История подвергла движение в эти годы одному решающему испытанию, но оно оказалось ему не по силам. Падение фашизма в Португалии создало самые благоприятные условия для социалистической революции в европейской стране со времен штурма Зимнего дворца: большинство избирателей голосовали за рабочие партии (временных) представительных аппаратах государства, и это сочеталось с распадом (унаследованных от старого режима) репрессивных государственных аппаратов; в армии возникли мощные мятежные группировки среди офицеров и рядового состава — все это могло проложить путь к социализму. Двойственная возможность такого рода никогда еще не возникала ни в одной из стран развитого капитализма. Тщетно пытаясь повторить чехословацкий путь 1948 г. к бюрократической власти, Португальская компартия упустила эту возможность. Но то же произошло и с малочисленным троцкистским движением, действовавшим на ее флангах. Став инициатором острейших и интереснейших внутренних дебатов всего десятилетия о развитии португальского процесса[3-25], оно тоже не сумело синтезировать все соперничающие позиции, каждая со своей противоречащей долей правды, в одну убедительную или новаторскую стратегию. Как показали неустойчивые группировки последующих лет, IV Интернационал потерял дорогу на перекрестке португальской революции. Нехватка стратегической находчивости или изобретательности — сил и возможностей, планов и неожиданных нападений, форм и требований, организаций и инициатив, путей и способов в целом, необходимых в совокупности для преодоления и уничтожения капиталистического порядка,— в то время никем не могла быть восполнена.

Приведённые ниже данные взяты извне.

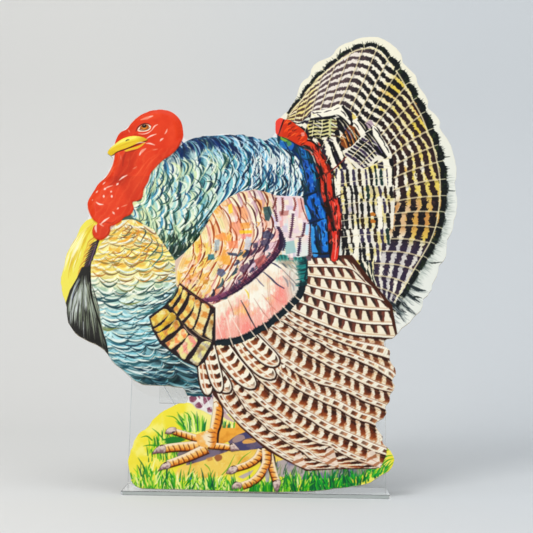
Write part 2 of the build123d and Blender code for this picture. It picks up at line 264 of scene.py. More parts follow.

Проблема такой стратегии и сегодня, вот уже 50 лет, остается сфинксом, который смотрит в лицо марксизму на Западе. Стало ясно, что свобода капиталистической демократии, ограниченная, но реальная, с ее системой голосования или Биллем о правах человека, может уступить только силе качественно большей свободы социалистической демократии, распространяющейся на работу и богатство, экономику и семью, а не только на государственное устройство. Как же можно сломить гибкие и прочные структуры буржуазного государства, бесконечно эластичного в приспособлении к согласию, на котором оно непосредственно основывается, и беспредельно жесткого в сохранении принуждения, на которое оно в конечном счете опирается? Какой блок социальных сил можно мобилизовать и каким образом, чтобы рискнуть разорвать цикл накопления капитала в наших сложно взаимосвязанных рыночных системах? Эти вопросы снова и снова напоминают нам, что проблема структуры и субъекта — структур действительной экономической и политической власти, субъектов сколько-нибудь возможного бунта против них — встает не только I перед критической теорией, но и перед наиболее конкретной их всех видов практики.

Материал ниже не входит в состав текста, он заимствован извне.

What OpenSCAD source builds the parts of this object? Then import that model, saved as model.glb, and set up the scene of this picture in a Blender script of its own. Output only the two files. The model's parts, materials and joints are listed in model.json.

Однако мне хотелось бы закончить не на пессимистической ноте, а на ноте надежды. Темы, которые мы здесь обсудили, были, как я сказал, в центре внимания почти десятилетие назад. Кроме них, однако, есть и другие, также требующие исследования, которые я здесь не затрагивал. Ведь если момент власти — это альфа любого серьезного марксистского исследования, то он не является омегой. Ради каких целей, во имя каких ценностей и идеалов может социальное движение в сегодняшнем мире вдохновиться на борьбу с господством развитого капитализма? Здесь я отважусь предсказать, что основной вызов марксизму как критической теории идет в последующие десятилетия не с той стороны, которая рассматривалась здесь, и что именно на почве этого вызова ему придется развивать свою омегу. В своей незабываемой фразе Френк Лентричиа упомянул о «стереофонических сиренах идеализма»[3-26], которые многих соблазнили за последние годы. Среди прочего был и структурализм — безмерно соблазнительная форма идеализма. Мне кажется, однако, что более мощный интеллектуальный вызов последует в будущем от натурализма. Признаки этого окружают нас, и я думаю, что их изменяющиеся сочетания, возможно, ждут сразу за горизонтом. Традиционно, и особенно в англо-американских культурах, акцент на биологических детерминантах социальных реальностей всегда ассоциировался с правым уклоном. Эта родственная связь еще более укрепилась с появлением так называемой социобиологии, которая сама производна от сравнительно новой дисциплины — этиологии, каждая из которых, в свою очередь, является частью предшествовавшего им старого бихевиоризма. Идеологической тенденцией всегда была реакционная концепция человеческой природы, понимаемой как постоянные физиологические узы, жестко ограничивающие все возможности социального выбора. Человеческая природа неизменно агрессивна и консервативна, индивидуалистична, но одновременно подвластна инерции — вечное предостережение против радикальных экспериментов или революционных изменений.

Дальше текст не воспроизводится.